Mahasneh v Minister for Immigration and Border Protection

Case

[2014] FCA 1229

20 November 2014


FEDERAL COURT OF AUSTRALIA

Mahasneh v Minister for Immigration and Border Protection [2014] FCA 1229

Citation: Mahasneh v Minister for Immigration and Border Protection [2014] FCA 1229
Parties: AYAT ALLAH MAHASNEH v MINISTER FOR IMMIGRATION AND BORDER PROTECTION and MIGRATION REVIEW TRIBUNAL
File number: NSD 624 of 2014
Judge: EDMONDS J
Date of judgment: 20 November 2014
Catchwords: MIGRATION – application for extension of time and leave to appeal – appeal from judgment of Federal Circuit Court dismissing application for judicial review of decision of Migration Review Tribunal pursuant to r 44.12 of the Federal Circuit Court Rules 2001 – whether appealable error – application refused
Legislation:

Federal Court of Australia Act 1976 (Cth) s 24(1A)
Migration Act 1958 (Cth) s 359A, Div 5 Pt 5
Migration Regulations 1994 (Cth) cl 801.221
Federal Court Rules 2011 rr 3, 5.13
Federal Circuit Court Rules 2001 r 4.12

Cases cited: Mahasneh v Minister for Immigration & Anor [2014] FCCA 1038 referred to
Samsung Electronics Company Ltd v Apple Inc (2011) 217 FCR 238 cited
Date of hearing: 12 November 2014
Place: Sydney
Division: GENERAL DIVISION
Category: Catchwords
Number of paragraphs: 21
Counsel for the Applicant: The applicant appeared in person
Solicitor for the Respondents: Katherine Hooper of DLA Piper

IN THE FEDERAL COURT OF AUSTRALIA

NEW SOUTH WALES DISTRICT REGISTRY

GENERAL DIVISION

NSD 624 of 2014

BETWEEN:

AYAT ALLAH MAHASNEH
Applicant

AND:

MINISTER FOR IMMIGRATION AND BORDER PROTECTION
First Respondent

MIGRATION REVIEW TRIBUNAL
Second Respondent

JUDGE:

EDMONDS J

DATE OF ORDER:

20 NOVEMBER 2014

WHERE MADE:

SYDNEY

THE COURT ORDERS THAT:

1.The application for an extension of time to seek leave to appeal is refused.

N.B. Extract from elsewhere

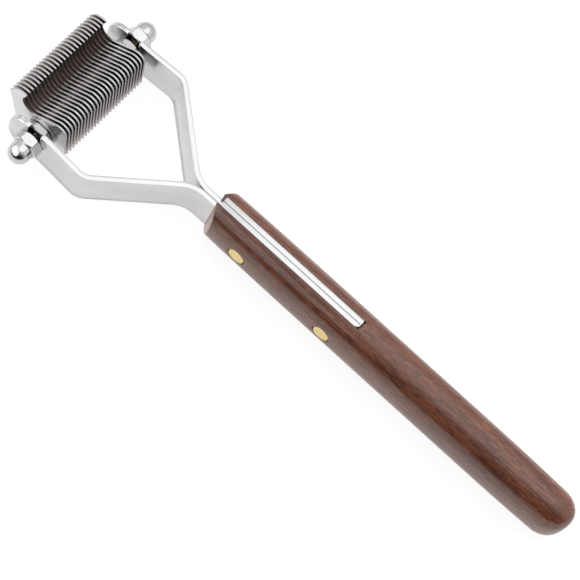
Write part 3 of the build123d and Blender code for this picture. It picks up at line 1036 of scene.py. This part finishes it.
def make_world():
    """White studio with one dark side, low behind the tool's left, and a greyer horizon.

    The camera itself sees plain white.
    """
    dark_side = (-0.42, 0.90, 0.09)
    # cosine of the angle from the dark side, and the grey there
    stops = [(-1.0, 0.90), (0.0, 1.0), (0.3, 0.85), (0.6, 0.35), (0.82, 0.03), (1.0, 0.03)]
    at_horizon, full_height = 0.7, 0.5
    world = bpy.data.worlds.new("studio")
    bpy.context.scene.world = world
    world.use_nodes = True
    tree = world.node_tree
    background = tree.nodes["Background"]

    def math(operation, *values):
        return math_node(tree, operation, *values)

    direction = tree.nodes.new("ShaderNodeTexCoord")
    facing = tree.nodes.new("ShaderNodeVectorMath")
    facing.operation = "DOT_PRODUCT"
    facing.inputs[1].default_value = dark_side
    tree.links.new(direction.outputs["Generated"], facing.inputs[0])
    _, _, upward = split_vector(tree, direction.outputs["Generated"])
    ramp = tree.nodes.new("ShaderNodeValToRGB")
    tree.links.new(math("MULTIPLY_ADD", facing.outputs["Value"], 0.5, 0.5), ramp.inputs["Fac"])
    while len(ramp.color_ramp.elements) < len(stops):
        ramp.color_ramp.elements.new(0.5)
    for element, (cosine, grey) in zip(ramp.color_ramp.elements, stops):
        element.position = (cosine + 1) / 2
        element.color = (grey, grey, grey, 1)
    height = math("MINIMUM", math("MAXIMUM", upward, 0.0), full_height)
    rise = (1 - at_horizon) / full_height
    studio = math("MULTIPLY", ramp.outputs["Color"], math("MULTIPLY_ADD", height, rise, at_horizon))
    seen = tree.nodes.new("ShaderNodeLightPath")
    tree.links.new(math("MAXIMUM", studio, seen.outputs["Is Camera Ray"]), background.inputs["Color"])
    background.inputs["Strength"].default_value = 1.0


def soft_light(name, place, target, diameter, radiance, lights_surfaces=True):
    """Disc of even radiance. One that doesn't light surfaces shows only in their gloss."""
    data = bpy.data.lights.new(name, "AREA")
    data.shape = "DISK"
    data.size = diameter
    data.energy = radiance * pi * pi * diameter ** 2 / 4
    light = bpy.data.objects.new(name, data)
    bpy.context.scene.collection.objects.link(light)
    light.location = place
    light.rotation_euler = (Vector(target) - Vector(place)).to_track_quat("-Z", "Y").to_euler()
    light.visible_camera = False
    light.visible_diffuse = lights_surfaces


def make_camera():
    """Camera over the left side of the tool, rolled so that the handle runs down to the right."""
    place = (-0.011348, 0.202870, 0.477055)
    right = Vector((-0.74087, -0.62538, 0.24418))
    up = Vector((0.67075, -0.67399, 0.30895))
    back = right.cross(up)
    data = bpy.data.cameras.new("camera")
    data.sensor_width = 36.0
    data.lens = 118.53
    camera = bpy.data.objects.new("camera", data)
    turn = Matrix((right, up, back)).transposed().to_4x4()
    camera.matrix_world = Matrix.Translation(place) @ turn
    bpy.context.scene.collection.objects.link(camera)
    bpy.context.scene.camera = camera


make_floor()
make_world()
soft_light("top_softbox", (0.0, -0.25, 0.9), (0.0, 0.0, 0.0), 0.9, 0.62)
soft_light("side_softbox", (0.17, 0.28, 0.235), (0.08, 0.02, 0.01), 0.40, 1.4, lights_surfaces=False)
soft_light("front_softbox", (0.42, 0.17, 0.25), (0.08, 0.02, 0.01), 0.50, 1.4, lights_surfaces=False)
make_camera()
bpy.context.scene.view_settings.view_transform = "Standard"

Note:    Entry of orders is dealt with in Rule 39.32 of the Federal Court Rules 2011.


IN THE FEDERAL COURT OF AUSTRALIA

NEW SOUTH WALES DISTRICT REGISTRY

GENERAL DIVISION

NSD 624 of 2014

BETWEEN:

AYAT ALLAH MAHASNEH
Applicant

AND:

MINISTER FOR IMMIGRATION AND BORDER PROTECTION
First Respondent

MIGRATION REVIEW TRIBUNAL
Second Respondent

JUDGE:

EDMONDS J

DATE:

20 NOVEMBER 2014

PLACE:

SYDNEY

REASONS FOR JUDGMENT

  1. This is an application for an extension of time to apply for leave to appeal from a judgment of the Federal Circuit Court of Australia (“FCC”) delivered on 21 May 2014: Mahasneh v Minister for Immigration and Border Protection [2014] FCCA 1038, and an application for leave to appeal from that judgment.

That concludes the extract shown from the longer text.